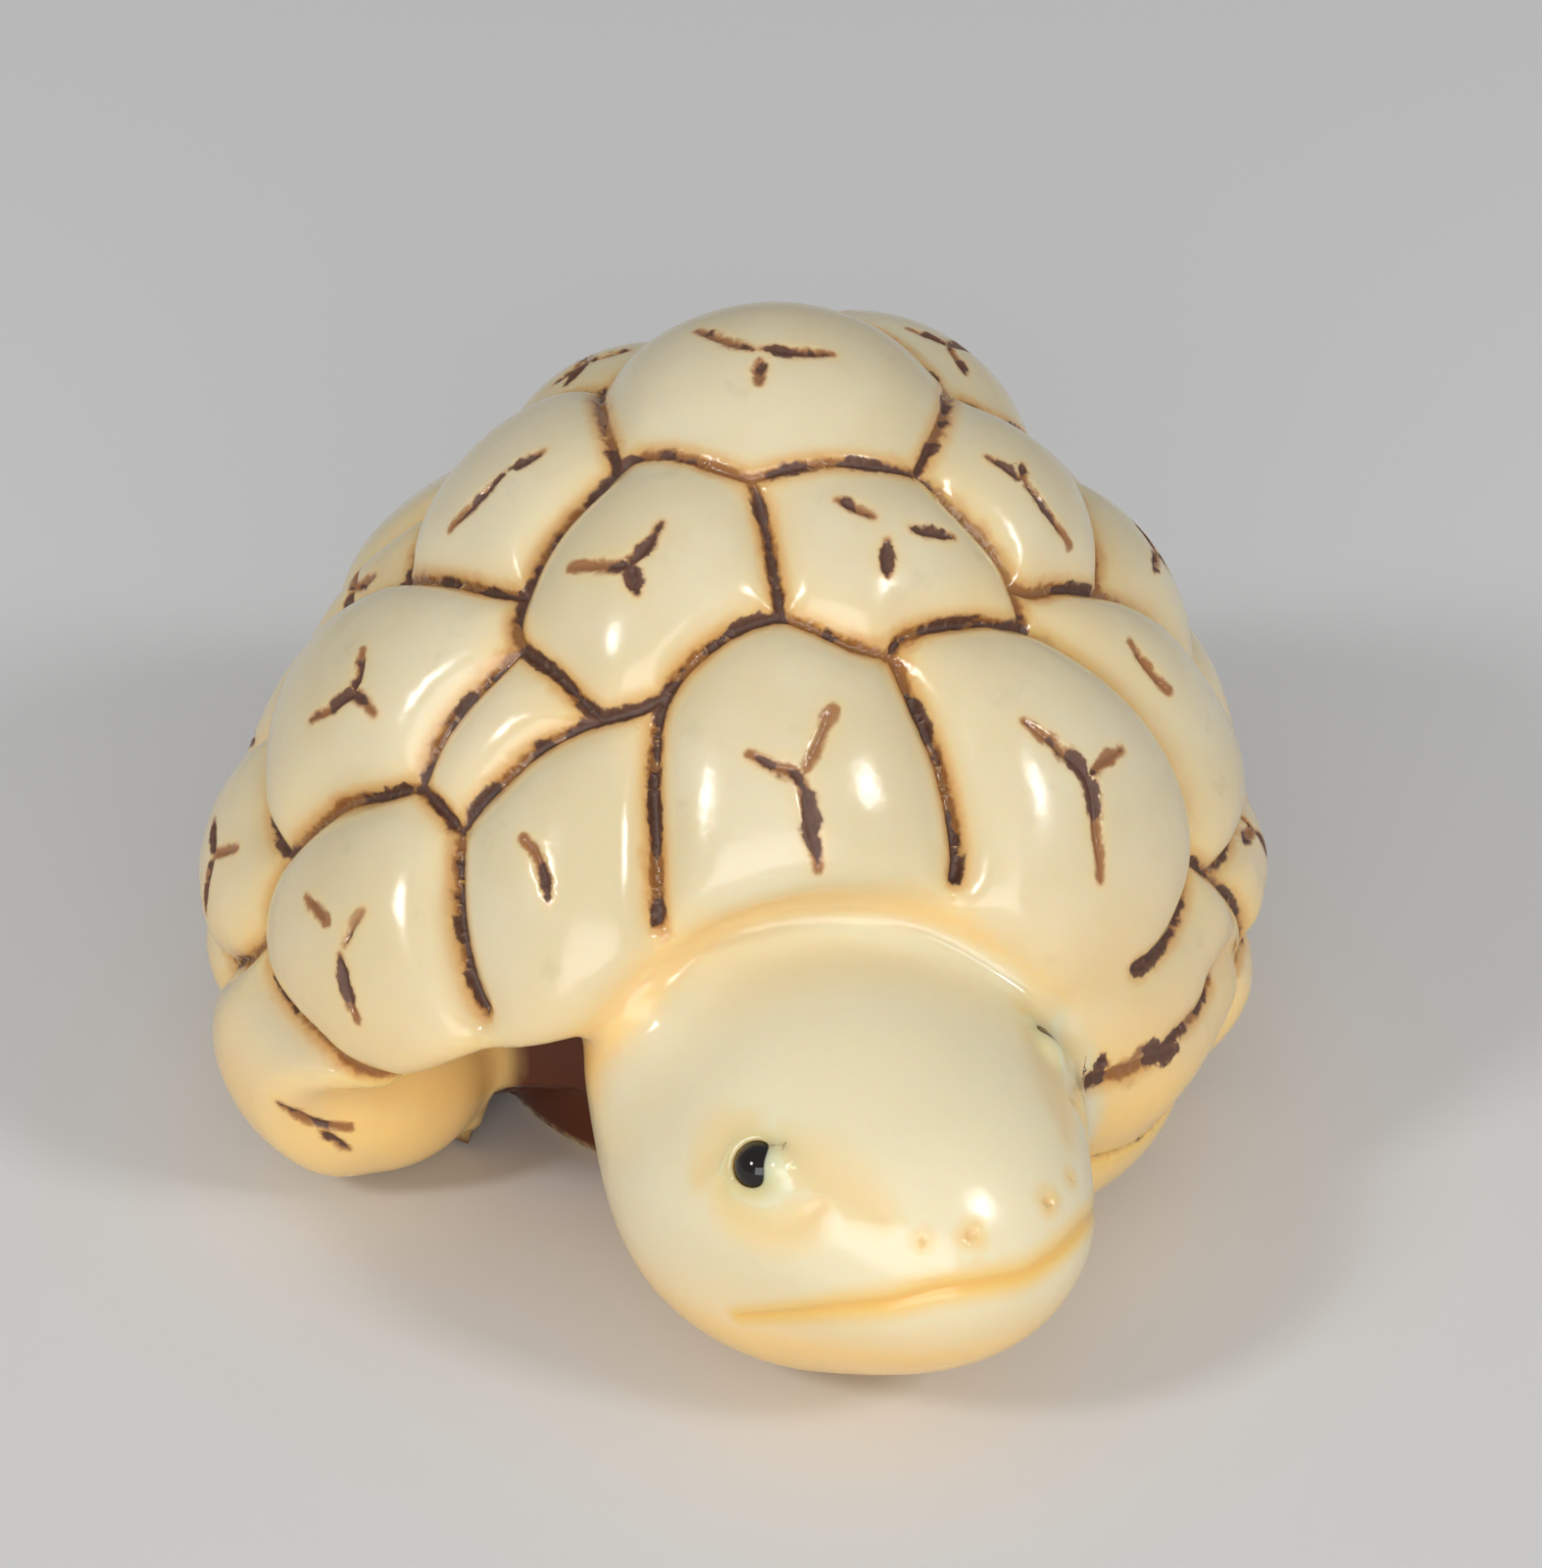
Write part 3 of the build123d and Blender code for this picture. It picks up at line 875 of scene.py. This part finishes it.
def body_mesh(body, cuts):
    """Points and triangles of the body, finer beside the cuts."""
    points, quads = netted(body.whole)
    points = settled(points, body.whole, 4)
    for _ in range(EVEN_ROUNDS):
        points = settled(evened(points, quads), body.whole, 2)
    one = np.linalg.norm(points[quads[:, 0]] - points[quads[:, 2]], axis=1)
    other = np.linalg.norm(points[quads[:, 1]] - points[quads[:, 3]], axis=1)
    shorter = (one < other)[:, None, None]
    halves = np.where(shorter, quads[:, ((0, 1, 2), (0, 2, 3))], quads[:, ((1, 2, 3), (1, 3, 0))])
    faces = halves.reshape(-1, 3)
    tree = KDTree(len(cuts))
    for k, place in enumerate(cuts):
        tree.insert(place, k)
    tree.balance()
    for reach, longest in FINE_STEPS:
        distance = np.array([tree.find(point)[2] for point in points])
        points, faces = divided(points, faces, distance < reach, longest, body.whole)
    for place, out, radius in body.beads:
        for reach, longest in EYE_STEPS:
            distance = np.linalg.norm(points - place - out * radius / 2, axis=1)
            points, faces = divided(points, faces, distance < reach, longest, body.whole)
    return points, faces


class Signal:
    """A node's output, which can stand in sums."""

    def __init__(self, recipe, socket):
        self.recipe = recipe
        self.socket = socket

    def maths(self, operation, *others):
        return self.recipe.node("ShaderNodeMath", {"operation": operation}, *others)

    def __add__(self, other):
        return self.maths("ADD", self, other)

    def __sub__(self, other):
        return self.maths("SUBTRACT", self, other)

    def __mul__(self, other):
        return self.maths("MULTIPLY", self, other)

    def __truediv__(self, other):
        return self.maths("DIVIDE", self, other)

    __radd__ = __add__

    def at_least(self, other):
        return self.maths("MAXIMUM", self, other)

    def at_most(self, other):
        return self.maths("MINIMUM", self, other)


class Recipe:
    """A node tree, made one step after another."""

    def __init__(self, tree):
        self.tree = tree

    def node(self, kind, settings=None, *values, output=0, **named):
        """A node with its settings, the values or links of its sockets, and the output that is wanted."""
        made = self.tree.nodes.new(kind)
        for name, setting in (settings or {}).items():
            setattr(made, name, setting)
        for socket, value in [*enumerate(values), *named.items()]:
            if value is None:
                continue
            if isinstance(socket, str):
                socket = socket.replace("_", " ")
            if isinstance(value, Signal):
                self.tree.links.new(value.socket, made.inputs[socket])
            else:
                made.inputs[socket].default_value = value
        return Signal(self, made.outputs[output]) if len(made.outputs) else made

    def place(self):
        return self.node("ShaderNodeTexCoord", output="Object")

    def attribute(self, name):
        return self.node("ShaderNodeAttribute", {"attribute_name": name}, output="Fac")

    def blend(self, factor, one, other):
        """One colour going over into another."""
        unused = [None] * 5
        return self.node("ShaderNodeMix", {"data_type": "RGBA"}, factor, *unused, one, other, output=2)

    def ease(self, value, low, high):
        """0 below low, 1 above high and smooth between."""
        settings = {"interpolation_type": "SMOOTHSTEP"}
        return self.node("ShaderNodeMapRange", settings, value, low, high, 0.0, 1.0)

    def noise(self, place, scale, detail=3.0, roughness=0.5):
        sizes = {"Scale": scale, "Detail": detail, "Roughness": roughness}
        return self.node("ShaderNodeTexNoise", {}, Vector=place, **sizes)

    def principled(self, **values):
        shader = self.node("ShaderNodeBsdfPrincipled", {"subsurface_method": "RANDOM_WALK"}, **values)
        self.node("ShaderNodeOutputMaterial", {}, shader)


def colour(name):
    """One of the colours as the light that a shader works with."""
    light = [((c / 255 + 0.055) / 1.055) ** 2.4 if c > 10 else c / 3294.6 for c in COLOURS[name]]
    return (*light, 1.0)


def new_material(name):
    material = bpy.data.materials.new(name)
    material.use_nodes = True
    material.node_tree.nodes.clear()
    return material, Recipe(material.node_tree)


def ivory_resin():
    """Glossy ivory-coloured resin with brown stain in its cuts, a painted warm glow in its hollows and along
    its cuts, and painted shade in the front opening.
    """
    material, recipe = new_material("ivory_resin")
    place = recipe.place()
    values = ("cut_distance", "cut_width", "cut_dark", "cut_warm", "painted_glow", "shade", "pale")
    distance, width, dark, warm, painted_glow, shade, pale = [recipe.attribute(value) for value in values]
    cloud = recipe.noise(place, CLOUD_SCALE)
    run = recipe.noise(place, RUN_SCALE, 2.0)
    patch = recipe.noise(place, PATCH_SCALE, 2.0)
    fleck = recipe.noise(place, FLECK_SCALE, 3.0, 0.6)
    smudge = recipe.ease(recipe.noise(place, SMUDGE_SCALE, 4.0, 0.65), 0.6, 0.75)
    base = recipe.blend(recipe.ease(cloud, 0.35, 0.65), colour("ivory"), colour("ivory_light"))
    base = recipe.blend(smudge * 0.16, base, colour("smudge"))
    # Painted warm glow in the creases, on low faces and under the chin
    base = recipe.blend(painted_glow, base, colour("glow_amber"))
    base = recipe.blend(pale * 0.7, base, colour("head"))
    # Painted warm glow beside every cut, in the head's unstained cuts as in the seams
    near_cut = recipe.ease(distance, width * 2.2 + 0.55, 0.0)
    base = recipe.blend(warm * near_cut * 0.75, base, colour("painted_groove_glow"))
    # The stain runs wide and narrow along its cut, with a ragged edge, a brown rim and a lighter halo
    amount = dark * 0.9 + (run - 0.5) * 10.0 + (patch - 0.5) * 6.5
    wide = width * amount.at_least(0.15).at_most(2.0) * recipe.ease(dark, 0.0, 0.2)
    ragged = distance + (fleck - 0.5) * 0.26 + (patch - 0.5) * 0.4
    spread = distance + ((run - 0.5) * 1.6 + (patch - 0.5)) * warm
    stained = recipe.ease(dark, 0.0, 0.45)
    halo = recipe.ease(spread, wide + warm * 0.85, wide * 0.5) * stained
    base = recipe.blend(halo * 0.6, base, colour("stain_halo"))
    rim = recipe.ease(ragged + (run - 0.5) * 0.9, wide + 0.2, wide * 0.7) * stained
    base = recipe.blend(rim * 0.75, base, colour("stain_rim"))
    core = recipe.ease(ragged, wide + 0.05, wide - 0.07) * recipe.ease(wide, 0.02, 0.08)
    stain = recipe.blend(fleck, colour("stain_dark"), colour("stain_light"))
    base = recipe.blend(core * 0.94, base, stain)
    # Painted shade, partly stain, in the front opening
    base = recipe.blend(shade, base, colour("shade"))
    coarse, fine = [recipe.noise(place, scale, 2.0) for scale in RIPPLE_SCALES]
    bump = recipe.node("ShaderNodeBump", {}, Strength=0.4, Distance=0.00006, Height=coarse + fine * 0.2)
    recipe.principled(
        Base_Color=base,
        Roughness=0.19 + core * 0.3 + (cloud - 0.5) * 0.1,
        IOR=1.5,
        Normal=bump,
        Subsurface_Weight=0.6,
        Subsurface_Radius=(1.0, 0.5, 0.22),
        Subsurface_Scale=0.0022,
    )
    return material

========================

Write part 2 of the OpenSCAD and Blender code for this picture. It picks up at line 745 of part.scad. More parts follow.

========================

▸ **INSTRUCTION**
The word "Blender" may appear on some lines of these records; state how many such lines there are, and nothing else.

▸ **SOLUTION**
2